• _What to do_
Lines containing the word "lifts" are to be located and copied.

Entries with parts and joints
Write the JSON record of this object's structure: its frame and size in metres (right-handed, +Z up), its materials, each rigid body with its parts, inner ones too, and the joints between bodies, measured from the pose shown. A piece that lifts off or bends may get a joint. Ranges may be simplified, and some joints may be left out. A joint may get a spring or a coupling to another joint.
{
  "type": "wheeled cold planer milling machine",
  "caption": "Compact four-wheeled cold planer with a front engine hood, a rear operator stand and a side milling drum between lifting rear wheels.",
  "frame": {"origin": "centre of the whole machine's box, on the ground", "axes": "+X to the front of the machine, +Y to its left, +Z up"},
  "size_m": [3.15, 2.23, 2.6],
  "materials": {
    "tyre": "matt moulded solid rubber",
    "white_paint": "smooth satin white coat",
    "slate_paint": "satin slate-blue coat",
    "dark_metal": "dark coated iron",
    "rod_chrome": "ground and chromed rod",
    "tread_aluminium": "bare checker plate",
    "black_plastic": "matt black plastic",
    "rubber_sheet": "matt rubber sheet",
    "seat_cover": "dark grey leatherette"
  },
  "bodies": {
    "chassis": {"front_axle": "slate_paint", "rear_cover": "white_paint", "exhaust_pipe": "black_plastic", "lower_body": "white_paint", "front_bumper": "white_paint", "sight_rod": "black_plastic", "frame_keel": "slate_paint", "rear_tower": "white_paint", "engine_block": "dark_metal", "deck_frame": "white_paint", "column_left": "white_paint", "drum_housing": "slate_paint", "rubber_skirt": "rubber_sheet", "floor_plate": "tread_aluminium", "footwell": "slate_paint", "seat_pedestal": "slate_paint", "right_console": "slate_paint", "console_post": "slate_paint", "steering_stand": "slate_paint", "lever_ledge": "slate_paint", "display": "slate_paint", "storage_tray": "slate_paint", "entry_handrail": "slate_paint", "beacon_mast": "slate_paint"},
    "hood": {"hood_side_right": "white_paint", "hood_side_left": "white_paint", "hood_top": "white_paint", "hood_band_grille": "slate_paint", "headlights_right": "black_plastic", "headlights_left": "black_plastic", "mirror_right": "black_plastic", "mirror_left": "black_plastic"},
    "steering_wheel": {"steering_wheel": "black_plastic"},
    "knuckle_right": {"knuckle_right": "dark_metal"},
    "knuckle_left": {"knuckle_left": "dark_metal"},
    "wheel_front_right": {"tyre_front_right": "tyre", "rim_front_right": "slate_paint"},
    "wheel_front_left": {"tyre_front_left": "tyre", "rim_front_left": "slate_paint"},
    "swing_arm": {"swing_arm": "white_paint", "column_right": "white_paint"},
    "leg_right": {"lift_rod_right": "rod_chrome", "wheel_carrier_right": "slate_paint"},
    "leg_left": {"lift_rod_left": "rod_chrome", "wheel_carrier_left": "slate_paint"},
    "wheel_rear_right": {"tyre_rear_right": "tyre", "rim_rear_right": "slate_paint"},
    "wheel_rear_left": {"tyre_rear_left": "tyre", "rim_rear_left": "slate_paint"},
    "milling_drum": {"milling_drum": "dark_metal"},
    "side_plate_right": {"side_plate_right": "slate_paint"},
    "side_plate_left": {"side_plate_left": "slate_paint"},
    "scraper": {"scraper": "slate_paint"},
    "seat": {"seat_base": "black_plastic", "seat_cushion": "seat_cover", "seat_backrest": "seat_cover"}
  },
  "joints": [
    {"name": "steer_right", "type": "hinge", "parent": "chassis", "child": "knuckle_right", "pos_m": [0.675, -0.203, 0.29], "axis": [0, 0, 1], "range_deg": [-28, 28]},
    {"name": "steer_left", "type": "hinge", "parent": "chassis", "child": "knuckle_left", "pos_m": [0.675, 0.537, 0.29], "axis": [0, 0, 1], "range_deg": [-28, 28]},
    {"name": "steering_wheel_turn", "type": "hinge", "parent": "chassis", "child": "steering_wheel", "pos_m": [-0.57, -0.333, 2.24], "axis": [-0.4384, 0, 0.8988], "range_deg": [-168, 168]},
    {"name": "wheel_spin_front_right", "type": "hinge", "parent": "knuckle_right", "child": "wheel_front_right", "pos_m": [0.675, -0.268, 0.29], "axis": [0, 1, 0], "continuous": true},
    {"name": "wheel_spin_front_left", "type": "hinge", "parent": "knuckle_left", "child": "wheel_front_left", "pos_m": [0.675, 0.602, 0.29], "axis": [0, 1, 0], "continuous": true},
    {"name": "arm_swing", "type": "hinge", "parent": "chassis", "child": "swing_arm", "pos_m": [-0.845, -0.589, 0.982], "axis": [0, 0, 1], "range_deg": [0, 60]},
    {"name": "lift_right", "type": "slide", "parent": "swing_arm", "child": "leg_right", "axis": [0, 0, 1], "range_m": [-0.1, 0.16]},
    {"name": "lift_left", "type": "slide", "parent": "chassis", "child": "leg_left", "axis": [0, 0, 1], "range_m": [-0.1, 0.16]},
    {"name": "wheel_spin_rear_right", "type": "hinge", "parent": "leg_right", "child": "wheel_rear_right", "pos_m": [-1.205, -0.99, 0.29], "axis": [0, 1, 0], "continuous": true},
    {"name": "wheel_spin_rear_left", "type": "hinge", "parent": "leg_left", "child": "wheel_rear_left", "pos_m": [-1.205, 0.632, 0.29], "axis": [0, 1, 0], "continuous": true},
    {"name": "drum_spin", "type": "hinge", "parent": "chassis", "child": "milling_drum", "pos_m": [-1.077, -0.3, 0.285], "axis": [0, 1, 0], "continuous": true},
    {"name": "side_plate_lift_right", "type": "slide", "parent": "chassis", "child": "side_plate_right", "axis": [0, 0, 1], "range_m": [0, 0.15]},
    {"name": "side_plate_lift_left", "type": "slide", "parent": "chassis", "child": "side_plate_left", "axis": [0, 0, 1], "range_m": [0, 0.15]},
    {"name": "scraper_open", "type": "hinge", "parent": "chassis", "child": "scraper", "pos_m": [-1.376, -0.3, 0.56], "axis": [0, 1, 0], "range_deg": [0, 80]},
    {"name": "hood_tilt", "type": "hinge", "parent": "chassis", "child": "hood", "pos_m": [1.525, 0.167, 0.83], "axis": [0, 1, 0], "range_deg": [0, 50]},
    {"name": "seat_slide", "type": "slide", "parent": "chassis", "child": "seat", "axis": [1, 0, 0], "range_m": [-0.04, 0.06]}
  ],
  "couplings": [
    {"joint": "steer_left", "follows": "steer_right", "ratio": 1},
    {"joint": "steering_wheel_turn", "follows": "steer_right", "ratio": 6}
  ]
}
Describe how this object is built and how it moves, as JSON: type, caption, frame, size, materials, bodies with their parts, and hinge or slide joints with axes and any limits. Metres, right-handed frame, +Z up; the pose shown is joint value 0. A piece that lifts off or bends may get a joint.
* * *
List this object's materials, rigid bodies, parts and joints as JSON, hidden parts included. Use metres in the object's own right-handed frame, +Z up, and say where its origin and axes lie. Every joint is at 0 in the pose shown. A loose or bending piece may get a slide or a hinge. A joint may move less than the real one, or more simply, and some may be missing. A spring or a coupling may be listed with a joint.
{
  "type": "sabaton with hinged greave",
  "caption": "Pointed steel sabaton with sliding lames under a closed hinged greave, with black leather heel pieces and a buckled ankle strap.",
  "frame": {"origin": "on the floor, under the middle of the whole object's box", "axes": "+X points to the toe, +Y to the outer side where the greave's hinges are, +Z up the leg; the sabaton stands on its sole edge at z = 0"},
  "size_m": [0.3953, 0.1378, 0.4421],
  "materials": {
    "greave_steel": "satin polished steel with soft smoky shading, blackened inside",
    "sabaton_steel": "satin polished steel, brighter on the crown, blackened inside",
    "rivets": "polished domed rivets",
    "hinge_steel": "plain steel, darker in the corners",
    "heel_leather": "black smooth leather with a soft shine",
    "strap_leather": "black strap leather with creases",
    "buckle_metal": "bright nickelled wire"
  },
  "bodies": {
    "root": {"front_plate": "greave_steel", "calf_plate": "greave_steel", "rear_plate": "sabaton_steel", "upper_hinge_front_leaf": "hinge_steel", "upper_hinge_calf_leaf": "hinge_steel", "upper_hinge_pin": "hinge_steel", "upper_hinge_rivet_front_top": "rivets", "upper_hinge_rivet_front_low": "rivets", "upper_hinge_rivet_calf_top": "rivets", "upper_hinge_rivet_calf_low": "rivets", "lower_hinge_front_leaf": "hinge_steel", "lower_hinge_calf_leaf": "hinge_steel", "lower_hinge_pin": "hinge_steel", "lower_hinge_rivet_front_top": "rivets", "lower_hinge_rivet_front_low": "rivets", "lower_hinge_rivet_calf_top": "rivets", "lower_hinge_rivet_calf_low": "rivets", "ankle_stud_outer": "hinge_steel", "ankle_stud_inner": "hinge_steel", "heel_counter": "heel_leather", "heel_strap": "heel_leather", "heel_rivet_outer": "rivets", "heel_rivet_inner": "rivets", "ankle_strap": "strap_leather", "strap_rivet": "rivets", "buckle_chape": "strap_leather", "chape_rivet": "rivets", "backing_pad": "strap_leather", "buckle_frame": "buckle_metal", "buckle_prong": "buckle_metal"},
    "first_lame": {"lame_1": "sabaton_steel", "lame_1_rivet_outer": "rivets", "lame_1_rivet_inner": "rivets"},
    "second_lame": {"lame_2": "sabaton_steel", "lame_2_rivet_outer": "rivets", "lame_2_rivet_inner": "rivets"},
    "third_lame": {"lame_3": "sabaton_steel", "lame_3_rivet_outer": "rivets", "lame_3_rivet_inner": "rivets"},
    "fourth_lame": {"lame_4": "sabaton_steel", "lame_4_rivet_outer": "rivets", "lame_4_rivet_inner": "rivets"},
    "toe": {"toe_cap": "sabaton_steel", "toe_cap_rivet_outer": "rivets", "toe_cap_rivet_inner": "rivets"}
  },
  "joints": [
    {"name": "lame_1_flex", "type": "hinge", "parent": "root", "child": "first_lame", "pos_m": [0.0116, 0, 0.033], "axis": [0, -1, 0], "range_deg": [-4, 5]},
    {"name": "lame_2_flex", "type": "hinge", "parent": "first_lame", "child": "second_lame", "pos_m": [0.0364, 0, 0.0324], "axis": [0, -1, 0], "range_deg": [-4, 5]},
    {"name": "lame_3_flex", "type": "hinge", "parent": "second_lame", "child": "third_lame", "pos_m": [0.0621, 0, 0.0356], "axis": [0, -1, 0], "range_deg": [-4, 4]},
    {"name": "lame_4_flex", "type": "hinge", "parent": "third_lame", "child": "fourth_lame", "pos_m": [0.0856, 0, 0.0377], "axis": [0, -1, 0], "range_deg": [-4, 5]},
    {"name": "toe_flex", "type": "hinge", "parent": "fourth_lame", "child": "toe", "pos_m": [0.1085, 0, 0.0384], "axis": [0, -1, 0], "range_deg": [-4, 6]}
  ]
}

• _Task solution_
Write the JSON record of this object's structure: its frame and size in metres (right-handed, +Z up), its materials, each rigid body with its parts, inner ones too, and the joints between bodies, measured from the pose shown. A piece that lifts off or bends may get a joint. Ranges may be simplified, and some joints may be left out. A joint may get a spring or a coupling to another joint.
Describe how this object is built and how it moves, as JSON: type, caption, frame, size, materials, bodies with their parts, and hinge or slide joints with axes and any limits. Metres, right-handed frame, +Z up; the pose shown is joint value 0. A piece that lifts off or bends may get a joint.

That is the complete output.